17. Pry the transfer-case apart from the trans axle using a large screwdriver or crowbar.

18. When there is about 1cm gap between it and the trans axle, hold the main part of the transfer-case in your right hand and the tail in your left hand then wiggle it towards yourself (if you turn the rear output shaft it will raise or lower the case). Be prepared, after the splined shaft is free of the trans axle, the case will drop if you are not holding it securely. It is not terribly heavy, about 30Kg but it is is unwieldy so you may wish to place a floor jack underneath to assist. The case can be removed forwards and down after the splined shaft is free.

19. fit a sturdy engine support bar across the engine bay to support the engine.

20. Fit the bar in the middle as much as possible, you dont’ want to be trying to work with the engine pushing towards the rear.

21. Support the engine using chain on eye at rear of valve cover.

21a. Clamp the hydraulic hose to the clutch slave cylinder and seperate it from the fitting by pulling the wire clip out. Unbolt the hydraulic spiral tubing and move it high enough to be out of the way.

22. Remove front and left side engine mounts completely. Remove nut from rear engine mount stud so the engine can be raised and moved around (the left engine mount has two nuts hidden under rubber plugs in the left wheel well

23. Remove the pinch bolt from steering column so it can slide up when the subframe it lowered (don’t move steering wheel afterwards

24. Remove the four subframe metal plates and then loosen all 4 subframe bolts.

25. support subframe on jack. Remove left side subframe bolts completely.

26. Loosen right side subframe bolts all the way out, then screw back in one turn or so (so that it can hang/swivel ).

27. Lower left subframe enough to be able to pull tranny into wheel well -not too far or you might damage the power steering hoses.

28. support tranny using ratchet straps (from engine support bar) and remove all bolts holding the tranny to the engine.

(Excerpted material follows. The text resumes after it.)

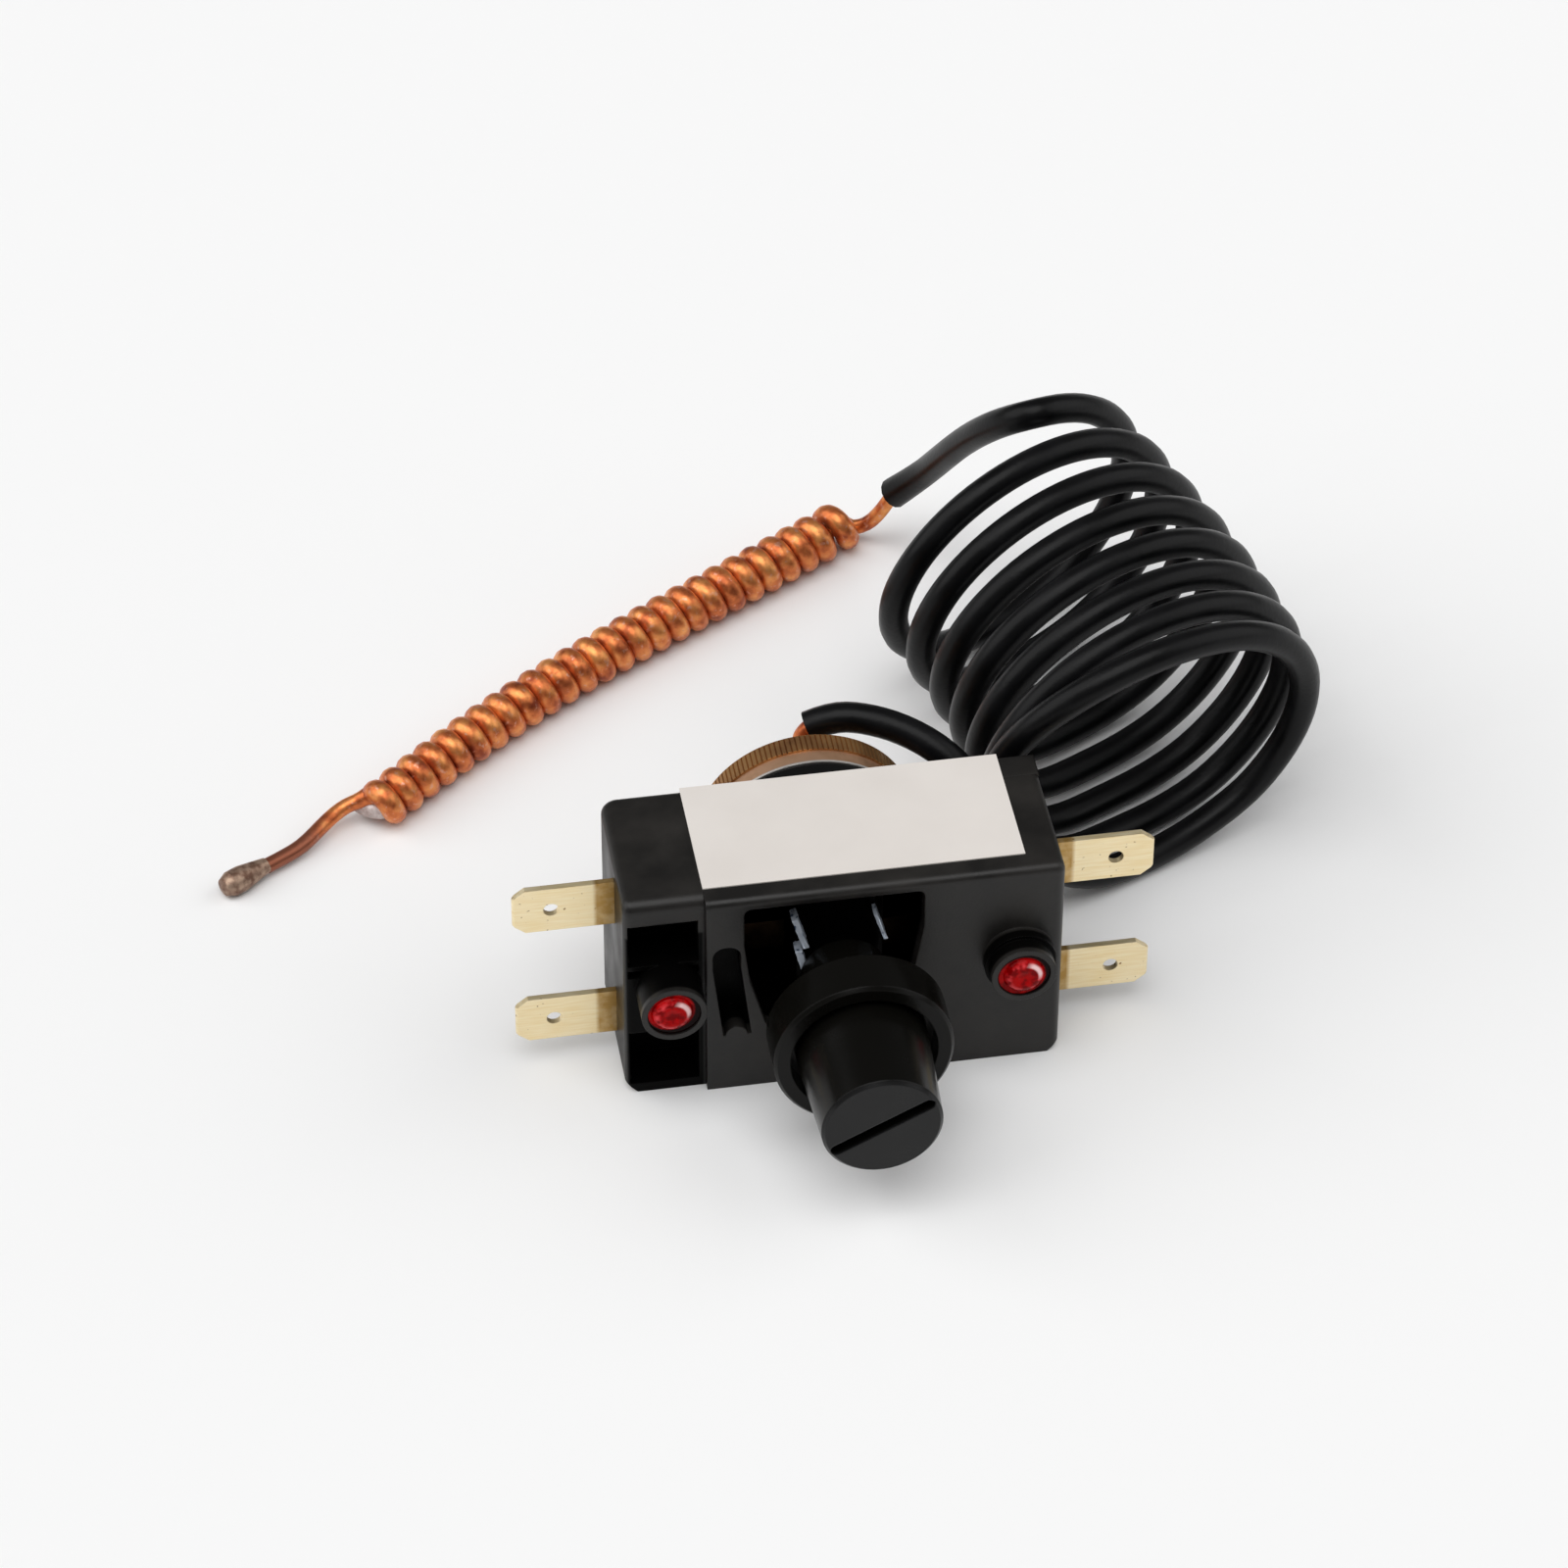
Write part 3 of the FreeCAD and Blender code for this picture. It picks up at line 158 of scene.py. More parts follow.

29. Pull tranny apart from engine (may need to wedge apart with screwdriver).

30. put wheeled floor jack under tranny and drag/wiggle/manhandle the it into the left wheel well. You may need to adjust the height of the subframe and/or engine to do this.

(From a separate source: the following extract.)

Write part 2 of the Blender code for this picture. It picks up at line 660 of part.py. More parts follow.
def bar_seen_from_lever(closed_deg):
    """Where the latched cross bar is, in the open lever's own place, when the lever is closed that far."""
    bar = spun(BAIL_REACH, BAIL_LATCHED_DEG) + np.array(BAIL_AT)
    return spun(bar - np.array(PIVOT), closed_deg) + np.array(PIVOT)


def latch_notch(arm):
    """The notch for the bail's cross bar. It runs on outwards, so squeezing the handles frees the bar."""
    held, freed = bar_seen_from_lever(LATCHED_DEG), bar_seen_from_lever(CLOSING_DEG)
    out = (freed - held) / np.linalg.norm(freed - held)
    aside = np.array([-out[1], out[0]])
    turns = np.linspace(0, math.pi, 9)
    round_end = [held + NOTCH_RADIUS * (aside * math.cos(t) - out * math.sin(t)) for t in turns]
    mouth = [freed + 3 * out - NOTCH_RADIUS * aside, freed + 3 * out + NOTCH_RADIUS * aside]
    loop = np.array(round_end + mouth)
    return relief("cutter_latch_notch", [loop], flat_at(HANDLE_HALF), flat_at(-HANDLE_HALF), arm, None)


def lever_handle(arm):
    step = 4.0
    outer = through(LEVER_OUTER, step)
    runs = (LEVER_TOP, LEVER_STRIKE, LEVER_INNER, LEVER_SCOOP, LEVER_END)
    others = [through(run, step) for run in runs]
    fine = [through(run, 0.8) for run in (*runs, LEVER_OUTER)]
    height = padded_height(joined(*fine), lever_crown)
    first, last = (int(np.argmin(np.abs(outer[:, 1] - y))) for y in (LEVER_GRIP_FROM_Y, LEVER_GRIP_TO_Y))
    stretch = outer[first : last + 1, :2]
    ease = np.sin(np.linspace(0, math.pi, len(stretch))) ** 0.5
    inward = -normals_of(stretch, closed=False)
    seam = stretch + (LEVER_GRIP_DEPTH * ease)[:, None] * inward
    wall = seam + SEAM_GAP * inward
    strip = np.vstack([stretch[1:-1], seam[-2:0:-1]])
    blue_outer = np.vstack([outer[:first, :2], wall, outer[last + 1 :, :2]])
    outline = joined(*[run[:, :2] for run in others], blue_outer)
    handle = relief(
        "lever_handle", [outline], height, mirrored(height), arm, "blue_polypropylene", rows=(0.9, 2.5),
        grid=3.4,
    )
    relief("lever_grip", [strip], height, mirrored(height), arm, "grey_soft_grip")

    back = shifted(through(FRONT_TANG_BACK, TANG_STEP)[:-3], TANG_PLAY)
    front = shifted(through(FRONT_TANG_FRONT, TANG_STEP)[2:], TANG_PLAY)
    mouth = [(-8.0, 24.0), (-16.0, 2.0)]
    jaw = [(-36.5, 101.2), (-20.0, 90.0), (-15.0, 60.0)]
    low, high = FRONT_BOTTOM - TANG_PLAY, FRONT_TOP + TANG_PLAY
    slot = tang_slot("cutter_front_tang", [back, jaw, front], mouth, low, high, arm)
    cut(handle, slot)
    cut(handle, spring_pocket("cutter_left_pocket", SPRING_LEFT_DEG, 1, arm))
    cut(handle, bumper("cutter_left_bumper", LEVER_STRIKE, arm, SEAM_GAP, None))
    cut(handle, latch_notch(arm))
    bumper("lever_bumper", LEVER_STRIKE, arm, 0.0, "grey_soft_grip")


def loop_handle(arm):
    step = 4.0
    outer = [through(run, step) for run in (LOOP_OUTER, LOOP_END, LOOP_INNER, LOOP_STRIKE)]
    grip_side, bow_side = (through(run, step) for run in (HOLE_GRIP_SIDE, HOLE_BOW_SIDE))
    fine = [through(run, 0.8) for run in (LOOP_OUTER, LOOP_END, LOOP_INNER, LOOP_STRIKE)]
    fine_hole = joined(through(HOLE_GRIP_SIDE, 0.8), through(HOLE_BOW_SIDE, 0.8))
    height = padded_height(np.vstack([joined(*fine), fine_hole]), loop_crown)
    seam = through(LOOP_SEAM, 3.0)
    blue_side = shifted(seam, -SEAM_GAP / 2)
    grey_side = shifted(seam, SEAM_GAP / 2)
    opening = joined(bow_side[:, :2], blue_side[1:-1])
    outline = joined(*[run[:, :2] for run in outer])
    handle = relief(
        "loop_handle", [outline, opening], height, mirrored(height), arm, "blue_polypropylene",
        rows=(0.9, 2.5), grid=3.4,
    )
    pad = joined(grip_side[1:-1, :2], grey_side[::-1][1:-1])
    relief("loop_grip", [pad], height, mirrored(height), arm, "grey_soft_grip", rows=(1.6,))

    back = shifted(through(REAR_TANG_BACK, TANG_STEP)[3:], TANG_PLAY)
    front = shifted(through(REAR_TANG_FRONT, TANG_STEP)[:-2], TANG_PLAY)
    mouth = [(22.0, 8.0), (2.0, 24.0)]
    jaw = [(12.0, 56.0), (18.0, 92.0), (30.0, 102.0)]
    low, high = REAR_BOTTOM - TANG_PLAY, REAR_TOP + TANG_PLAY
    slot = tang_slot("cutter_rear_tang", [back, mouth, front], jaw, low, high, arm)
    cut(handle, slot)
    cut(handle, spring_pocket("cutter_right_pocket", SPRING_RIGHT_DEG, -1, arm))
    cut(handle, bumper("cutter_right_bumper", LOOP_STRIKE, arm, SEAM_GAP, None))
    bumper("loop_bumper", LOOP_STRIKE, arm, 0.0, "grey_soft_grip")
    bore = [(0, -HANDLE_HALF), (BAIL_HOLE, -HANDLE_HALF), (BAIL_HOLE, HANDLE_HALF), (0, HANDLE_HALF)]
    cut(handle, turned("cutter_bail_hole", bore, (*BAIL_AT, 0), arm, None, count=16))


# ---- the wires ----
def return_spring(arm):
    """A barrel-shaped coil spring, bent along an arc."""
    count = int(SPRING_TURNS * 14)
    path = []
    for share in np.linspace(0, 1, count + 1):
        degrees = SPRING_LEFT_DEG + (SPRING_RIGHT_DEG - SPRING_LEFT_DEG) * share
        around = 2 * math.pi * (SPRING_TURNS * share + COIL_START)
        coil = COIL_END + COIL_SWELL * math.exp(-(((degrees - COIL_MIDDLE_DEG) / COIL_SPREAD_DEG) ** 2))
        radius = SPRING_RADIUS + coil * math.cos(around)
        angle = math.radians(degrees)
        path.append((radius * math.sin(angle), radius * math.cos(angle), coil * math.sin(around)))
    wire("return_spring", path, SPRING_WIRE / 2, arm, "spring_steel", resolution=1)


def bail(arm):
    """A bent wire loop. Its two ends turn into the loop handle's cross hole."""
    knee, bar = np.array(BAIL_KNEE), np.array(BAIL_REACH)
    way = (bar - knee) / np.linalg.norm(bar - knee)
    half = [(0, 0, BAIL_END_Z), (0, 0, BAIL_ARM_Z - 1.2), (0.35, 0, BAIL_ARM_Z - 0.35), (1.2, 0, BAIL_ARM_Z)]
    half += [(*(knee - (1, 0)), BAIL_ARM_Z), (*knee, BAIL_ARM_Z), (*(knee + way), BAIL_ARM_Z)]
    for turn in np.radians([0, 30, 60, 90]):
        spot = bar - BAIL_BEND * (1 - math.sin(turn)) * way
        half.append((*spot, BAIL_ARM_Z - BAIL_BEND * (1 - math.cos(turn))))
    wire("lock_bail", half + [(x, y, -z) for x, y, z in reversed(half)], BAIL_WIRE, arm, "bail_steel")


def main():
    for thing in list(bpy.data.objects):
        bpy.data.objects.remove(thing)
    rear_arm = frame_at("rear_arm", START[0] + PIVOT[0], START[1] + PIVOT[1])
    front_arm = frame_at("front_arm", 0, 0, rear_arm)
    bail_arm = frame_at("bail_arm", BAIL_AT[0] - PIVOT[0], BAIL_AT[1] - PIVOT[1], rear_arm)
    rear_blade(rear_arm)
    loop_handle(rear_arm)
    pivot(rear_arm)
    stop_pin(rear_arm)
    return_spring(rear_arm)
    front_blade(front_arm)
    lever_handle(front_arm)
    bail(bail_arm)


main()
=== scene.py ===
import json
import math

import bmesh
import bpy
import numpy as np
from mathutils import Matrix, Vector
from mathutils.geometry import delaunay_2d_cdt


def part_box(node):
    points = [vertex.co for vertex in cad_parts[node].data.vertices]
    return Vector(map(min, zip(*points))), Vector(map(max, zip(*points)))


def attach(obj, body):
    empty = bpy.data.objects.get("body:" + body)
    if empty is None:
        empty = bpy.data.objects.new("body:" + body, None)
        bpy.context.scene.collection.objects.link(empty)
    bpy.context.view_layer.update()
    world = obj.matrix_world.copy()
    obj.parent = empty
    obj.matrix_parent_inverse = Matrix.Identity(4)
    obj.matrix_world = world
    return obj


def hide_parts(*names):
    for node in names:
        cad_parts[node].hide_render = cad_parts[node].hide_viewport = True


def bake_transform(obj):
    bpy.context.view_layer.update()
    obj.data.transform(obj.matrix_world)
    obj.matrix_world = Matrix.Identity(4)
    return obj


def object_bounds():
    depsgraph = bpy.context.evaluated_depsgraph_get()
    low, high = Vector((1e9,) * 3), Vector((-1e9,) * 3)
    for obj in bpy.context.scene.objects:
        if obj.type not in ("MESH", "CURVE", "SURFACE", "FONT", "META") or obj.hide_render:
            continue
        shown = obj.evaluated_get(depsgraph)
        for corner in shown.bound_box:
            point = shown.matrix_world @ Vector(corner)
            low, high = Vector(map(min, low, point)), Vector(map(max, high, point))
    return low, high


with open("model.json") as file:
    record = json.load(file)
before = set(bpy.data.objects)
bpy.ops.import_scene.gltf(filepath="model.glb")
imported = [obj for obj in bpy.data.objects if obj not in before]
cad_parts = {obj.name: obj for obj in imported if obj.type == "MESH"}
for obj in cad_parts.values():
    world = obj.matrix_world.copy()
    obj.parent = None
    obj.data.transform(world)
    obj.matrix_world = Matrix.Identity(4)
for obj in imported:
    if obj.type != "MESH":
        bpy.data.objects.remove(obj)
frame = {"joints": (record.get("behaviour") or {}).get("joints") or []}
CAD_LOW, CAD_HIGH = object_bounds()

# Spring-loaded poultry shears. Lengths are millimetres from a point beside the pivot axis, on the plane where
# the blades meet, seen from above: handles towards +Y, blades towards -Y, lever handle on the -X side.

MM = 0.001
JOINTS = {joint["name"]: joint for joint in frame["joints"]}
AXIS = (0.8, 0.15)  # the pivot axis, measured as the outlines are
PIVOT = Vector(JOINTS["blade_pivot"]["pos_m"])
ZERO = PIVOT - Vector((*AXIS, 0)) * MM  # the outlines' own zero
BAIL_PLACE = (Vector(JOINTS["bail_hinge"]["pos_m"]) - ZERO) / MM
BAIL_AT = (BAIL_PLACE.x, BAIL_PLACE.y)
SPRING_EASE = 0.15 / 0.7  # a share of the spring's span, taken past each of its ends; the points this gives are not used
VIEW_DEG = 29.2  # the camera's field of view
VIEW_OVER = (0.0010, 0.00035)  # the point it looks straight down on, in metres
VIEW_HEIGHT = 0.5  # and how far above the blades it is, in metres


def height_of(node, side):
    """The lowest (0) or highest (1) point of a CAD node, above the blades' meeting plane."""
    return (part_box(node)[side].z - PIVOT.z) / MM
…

31. When you have enough room (it takes a lot of time and effore to wiggle the tranny to a suitable position), bolt on a flywheel locking tool (or use a helper with a screwdriver) and remove the pressure plate, clutch and (if necessary) flywheel.

32.
While the pressure plate is still out, remove the throwout bearing from the bellhousing part of the tranny.

33.
First replace throwout bearing, then flywheel, pressure plate and clutch plate. The flywheel and pressure plate are heavy and difficult to position. Suspend them from a ratchet strap to make it easier for you to bolt them in place.

34. IMPORTANT: use a torque wrench to torque all bolts to correct reading when putting everything back together. There is aluminium here and there on this car and it will strip if you use too much force. I am speaking from experience!!

35. Wiggle tranny back to engine and, using ratchet straps, position it correctly before carefully mating it. DO
NOT USE THE BOLTS TO FORCE IT TOGETHER, IF IT DOESN’T WANT TO MATE, MOVE IT OUT AGAIN AND TRY AGAIN UNTIL IT DOES.

36. Put everything back in reverse order.